Each room represents one song, and each song is mapped to a constellation. Clickable elements reveal lyrics, stories, fun facts, and sometimes unexpected emotional weight. Some objects speak. Some offer notecards. Others simply sit quietly, waiting for you to notice them. The experience trusts the visitor to engage at their own pace.

There is a tenderness in the design that mirrors the music itself. In one space, a piano plays with a deliberately “dry” sound, a recording quirk caused by a broken sustain pedal that SEMINA chose to keep. Rather than polish it away, the imperfection remains, a reminder that vulnerability is part of the composition. Elsewhere, chandeliers glow softly above rooms filled with memory, longing, or gentle humor.

Not every moment here is light. Some rooms carry grief. Others carry illusion, desire, or the quiet ache of holding on. One song room reveals itself slowly as a sapphic love story, catching visitors off guard in the best way. Another contains a poem so heavy that a warning is offered before entry. Even the structure of the build itself holds meaning, designed as a series of tombs or burial vaults, a symbolic acknowledgment of how many times these songs had to “die” before they could live.

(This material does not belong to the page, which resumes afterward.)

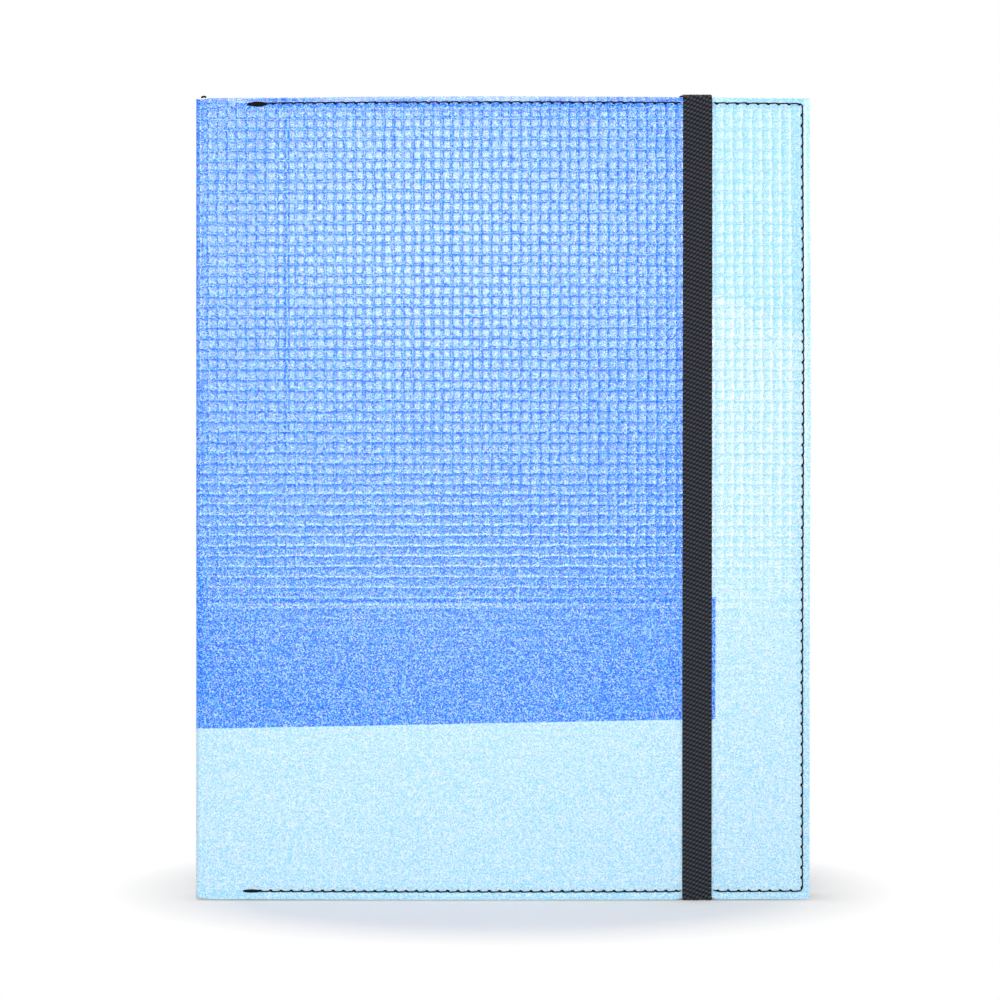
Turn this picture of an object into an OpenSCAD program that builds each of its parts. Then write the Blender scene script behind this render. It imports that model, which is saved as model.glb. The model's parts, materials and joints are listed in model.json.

And yet, despite the emotional depth, the experience never feels overwhelming. Visitors often sit with a song, listen all the way through, take photographs, and move on only when ready. It is calm, cozy, and quietly absorbing. Easter eggs are scattered throughout, rewarding curiosity and careful attention.

By the time you reach the final room, the story comes full circle. Loss gives way to acceptance, and the idea of goodbye softens into something gentler. Not an ending, exactly, but a pause. A moment held between now and later. To the moon, and back.